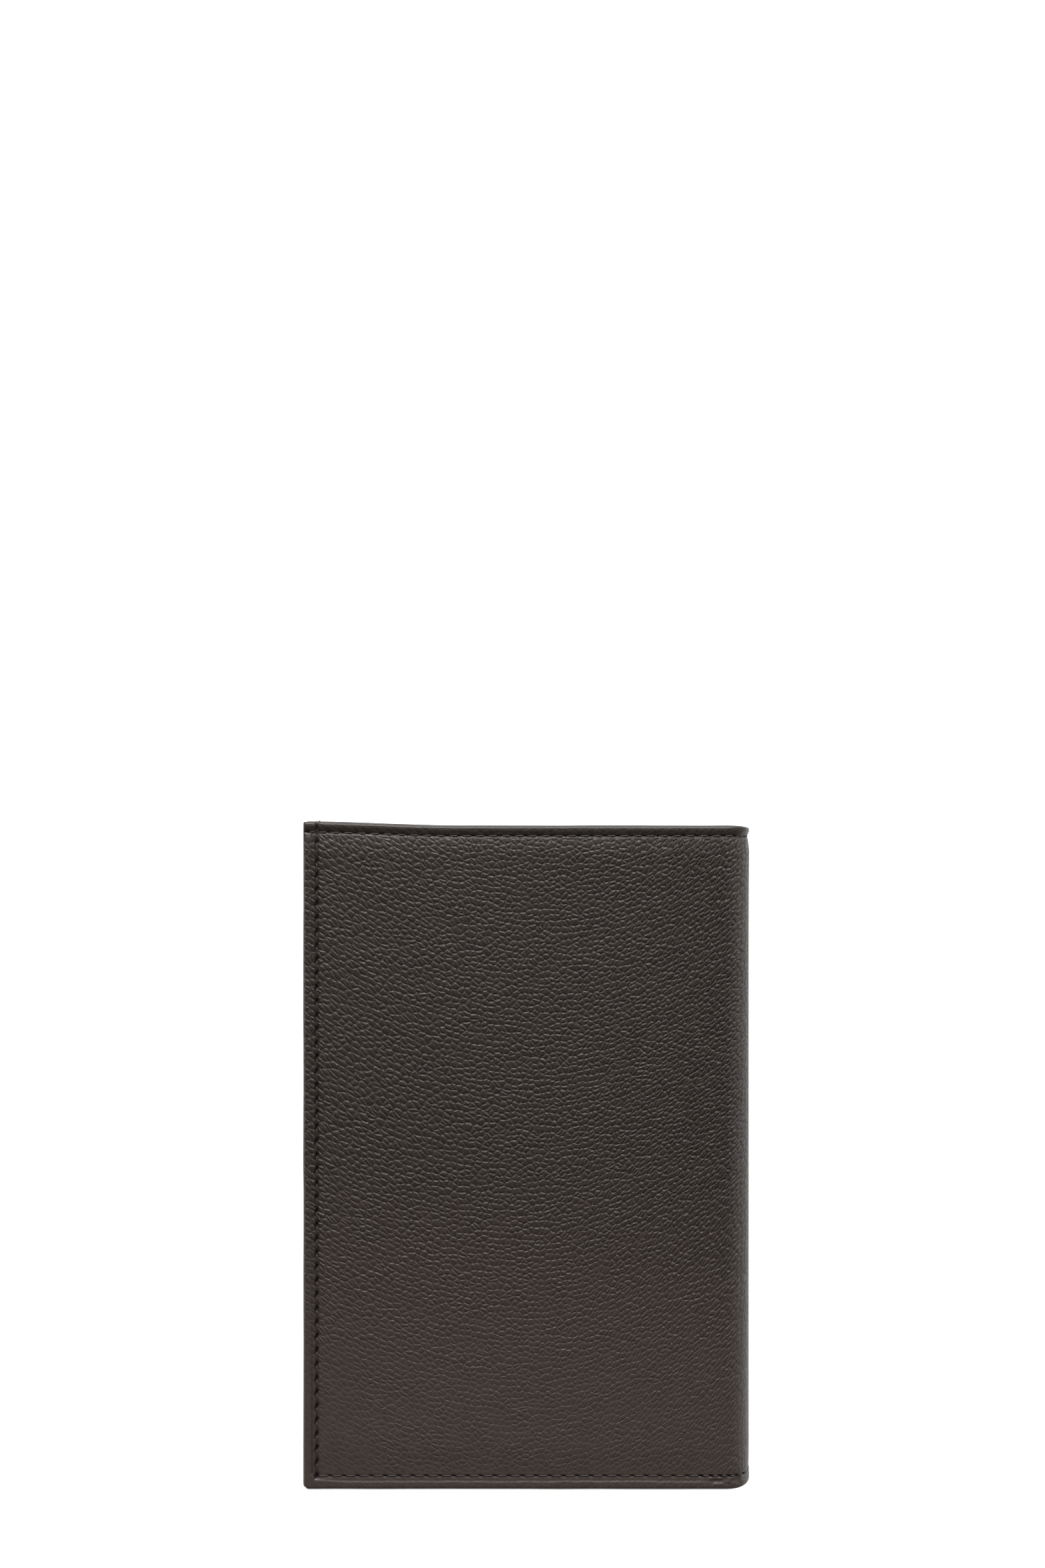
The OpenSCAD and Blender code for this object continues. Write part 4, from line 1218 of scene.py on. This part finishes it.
# The glow isn't sampled as a lamp: light from it that reaches the leather is found by bounces.
paper.cycles.emission_sampling = "NONE"
bpy.ops.mesh.primitive_plane_add(size=60, location=(0, 0, -0.0002))
floor = bpy.context.object
floor.name = "floor"
floor.data.materials.append(paper)

lamp_data = bpy.data.lights.new("key_from_top", "AREA")
lamp_data.shape = "RECTANGLE"
lamp_data.size, lamp_data.size_y = 1.6, 0.6
lamp_data.energy = 46
lamp = bpy.data.objects.new("key_from_top", lamp_data)
bpy.context.scene.collection.objects.link(lamp)
lamp.location = (0.0, 1.5, 0.85)
lamp.rotation_euler = (-lamp.location).to_track_quat("-Z", "Y").to_euler()
world = bpy.data.worlds.new("studio")
bpy.context.scene.world = world
world.use_nodes = True
sky = world.node_tree.nodes["Background"].inputs
sky["Color"].default_value = (1, 1, 1, 1)
sky["Strength"].default_value = 0.13
bpy.context.scene.view_settings.view_transform = "Standard"
print("lit by", lamp.name, "at", [round(v, 2) for v in lamp.location])

# %% [markdown]
# ## How far each thing shows from its point
# The finished vertices are projected into the picture: the outermost ones for an edge, those
# of the thread for a row, and those of the leather for a crease, a ridge or a hole.


# %% Checking the image points
def in_picture(piece):
    """The picture's x and y of each of a piece's vertices."""
    places = np.empty(len(piece.data.vertices) * 3)
    piece.data.vertices.foreach_get("co", places)
    away = places.reshape(-1, 3) - np.array(camera.location)
    scale = ZOOM / -away[:, 2]
    return np.stack([W / 2 + away[:, 0] * scale, H / 2 - away[:, 1] * scale], -1)


def stored(piece, key, field, size):
    """Numbers stored on a piece's vertices, size of them each."""
    values = np.empty(len(piece.data.vertices) * size, np.float32)
    piece.data.attributes[key].data.foreach_get(field, values)
    return values.reshape(-1, size)


def miss(name, seen, reach, *ways):
    """How far in x and y a thing shows from its point: of what is seen in reach of the point,
    each way takes one number. It is None in a way that isn't held, or if nothing is seen."""
    away = seen - POINTS[name]
    away = away[(abs(away) < reach).all(1)]
    return [round(float(way(away[:, i])), 2) if way and len(away) else None
            for i, way in enumerate(ways)]


leather = in_picture(shells["back"])
outline = np.concatenate([leather, in_picture(shells["front"])])
seam, top_thread = in_picture(threads["seam"]), in_picture(threads["top"])
flat_xy = stored(shells["back"], "flat_mm", "vector", 3)
on_crease = leather[abs(flat_xy[:, 0] - SIDE_CREASE) < 0.15]
on_ridge = leather[abs(flat_xy[:, 1] - BOTTOM_RIDGE) < 0.15]
in_hole = leather[stored(shells["back"], "pit", "value", 1)[:, 0] > 0.9]
corner = outline[[np.argmin(outline.sum(1))]]
FAR = 1e9
misses = {name: miss(name, *how) for name, *how in (
    ("left_edge", outline, (FAR, 5), np.min, None),
    ("right_edge", outline, (FAR, 5), np.max, None),
    ("top_edge", outline, (4, FAR), None, np.min),
    ("bottom_edge", outline, (4, FAR), None, np.max),
    ("side_row", seam, (8, 30), np.mean, None),
    ("side_crease", on_crease, (8, 6), np.mean, None),
    ("top_row", top_thread, (30, 8), None, np.mean),
    ("bottom_row", seam, (30, 8), None, np.mean),
    ("bottom_ridge", on_ridge, (6, 8), None, np.mean),
    ("corner_hole", in_hole, (4, 4), np.mean, np.mean),
    ("back_tack", seam, (6, 6), np.mean, np.mean),
    ("top_left_corner", corner, (FAR, FAR), np.mean, np.mean),
    ("spine_row_top", top_thread, (5, 9), np.max, np.mean),
    ("spine_row_bottom", seam, (5, 9), np.max, np.mean),
)}
print("furthest from its point:", max(abs(v) for m in misses.values() for v in m if v is not None))

# %% [markdown]
# ## Baking the shell's place
# The shell's place is baked into its mesh, as the layers' were. It comes last, because the points
# above are measured on it as it lies.

# %% Baking the shell's place
for cover in shells:
    bend_with_fold(shells[cover], cover)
━━━━━━
§ **WHAT IS NEEDED**:
Repeat the material in full, exactly as it stands.

§ **THE REPLY**:
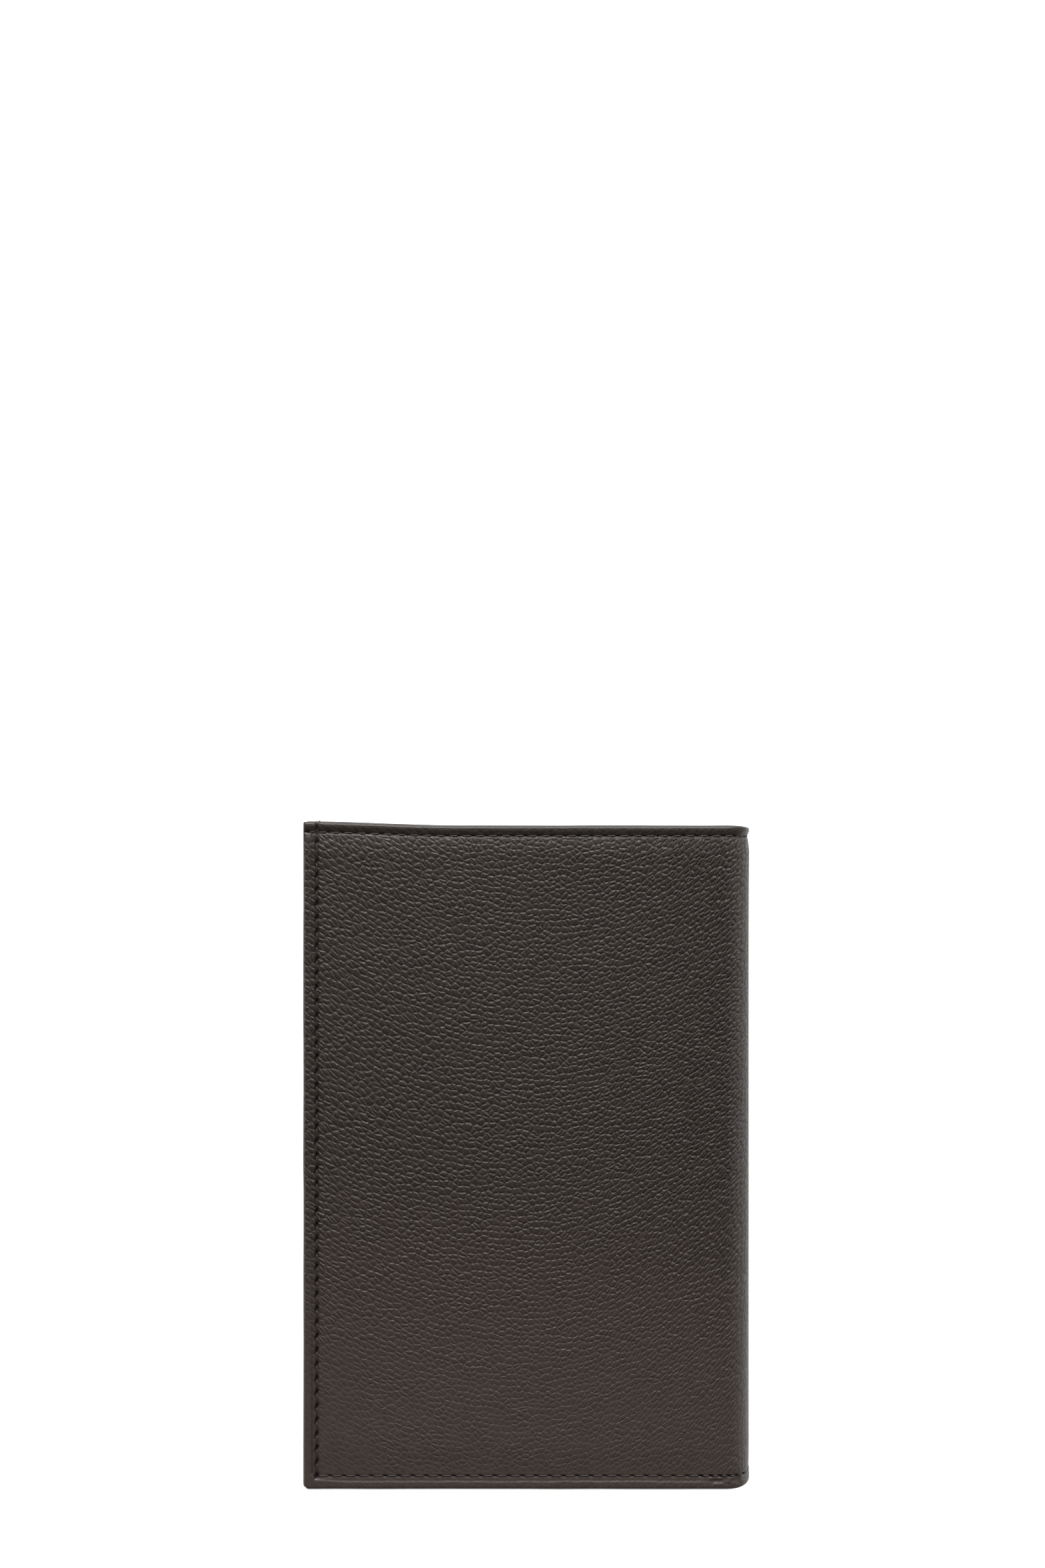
The OpenSCAD and Blender code for this object continues. Write part 4, from line 1218 of scene.py on. This part finishes it.
# The glow isn't sampled as a lamp: light from it that reaches the leather is found by bounces.
paper.cycles.emission_sampling = "NONE"
bpy.ops.mesh.primitive_plane_add(size=60, location=(0, 0, -0.0002))
floor = bpy.context.object
floor.name = "floor"
floor.data.materials.append(paper)

lamp_data = bpy.data.lights.new("key_from_top", "AREA")
lamp_data.shape = "RECTANGLE"
lamp_data.size, lamp_data.size_y = 1.6, 0.6
lamp_data.energy = 46
lamp = bpy.data.objects.new("key_from_top", lamp_data)
bpy.context.scene.collection.objects.link(lamp)
lamp.location = (0.0, 1.5, 0.85)
lamp.rotation_euler = (-lamp.location).to_track_quat("-Z", "Y").to_euler()
world = bpy.data.worlds.new("studio")
bpy.context.scene.world = world
world.use_nodes = True
sky = world.node_tree.nodes["Background"].inputs
sky["Color"].default_value = (1, 1, 1, 1)
sky["Strength"].default_value = 0.13
bpy.context.scene.view_settings.view_transform = "Standard"
print("lit by", lamp.name, "at", [round(v, 2) for v in lamp.location])

# %% [markdown]
# ## How far each thing shows from its point
# The finished vertices are projected into the picture: the outermost ones for an edge, those
# of the thread for a row, and those of the leather for a crease, a ridge or a hole.


# %% Checking the image points
def in_picture(piece):
    """The picture's x and y of each of a piece's vertices."""
    places = np.empty(len(piece.data.vertices) * 3)
    piece.data.vertices.foreach_get("co", places)
    away = places.reshape(-1, 3) - np.array(camera.location)
    scale = ZOOM / -away[:, 2]
    return np.stack([W / 2 + away[:, 0] * scale, H / 2 - away[:, 1] * scale], -1)


def stored(piece, key, field, size):
    """Numbers stored on a piece's vertices, size of them each."""
    values = np.empty(len(piece.data.vertices) * size, np.float32)
    piece.data.attributes[key].data.foreach_get(field, values)
    return values.reshape(-1, size)


def miss(name, seen, reach, *ways):
    """How far in x and y a thing shows from its point: of what is seen in reach of the point,
    each way takes one number. It is None in a way that isn't held, or if nothing is seen."""
    away = seen - POINTS[name]
    away = away[(abs(away) < reach).all(1)]
    return [round(float(way(away[:, i])), 2) if way and len(away) else None
            for i, way in enumerate(ways)]


leather = in_picture(shells["back"])
outline = np.concatenate([leather, in_picture(shells["front"])])
seam, top_thread = in_picture(threads["seam"]), in_picture(threads["top"])
flat_xy = stored(shells["back"], "flat_mm", "vector", 3)
on_crease = leather[abs(flat_xy[:, 0] - SIDE_CREASE) < 0.15]
on_ridge = leather[abs(flat_xy[:, 1] - BOTTOM_RIDGE) < 0.15]
in_hole = leather[stored(shells["back"], "pit", "value", 1)[:, 0] > 0.9]
corner = outline[[np.argmin(outline.sum(1))]]
FAR = 1e9
misses = {name: miss(name, *how) for name, *how in (
    ("left_edge", outline, (FAR, 5), np.min, None),
    ("right_edge", outline, (FAR, 5), np.max, None),
    ("top_edge", outline, (4, FAR), None, np.min),
    ("bottom_edge", outline, (4, FAR), None, np.max),
    ("side_row", seam, (8, 30), np.mean, None),
    ("side_crease", on_crease, (8, 6), np.mean, None),
    ("top_row", top_thread, (30, 8), None, np.mean),
    ("bottom_row", seam, (30, 8), None, np.mean),
    ("bottom_ridge", on_ridge, (6, 8), None, np.mean),
    ("corner_hole", in_hole, (4, 4), np.mean, np.mean),
    ("back_tack", seam, (6, 6), np.mean, np.mean),
    ("top_left_corner", corner, (FAR, FAR), np.mean, np.mean),
    ("spine_row_top", top_thread, (5, 9), np.max, np.mean),
    ("spine_row_bottom", seam, (5, 9), np.max, np.mean),
)}
print("furthest from its point:", max(abs(v) for m in misses.values() for v in m if v is not None))

# %% [markdown]
# ## Baking the shell's place
# The shell's place is baked into its mesh, as the layers' were. It comes last, because the points
# above are measured on it as it lies.

# %% Baking the shell's place
for cover in shells:
    bend_with_fold(shells[cover], cover)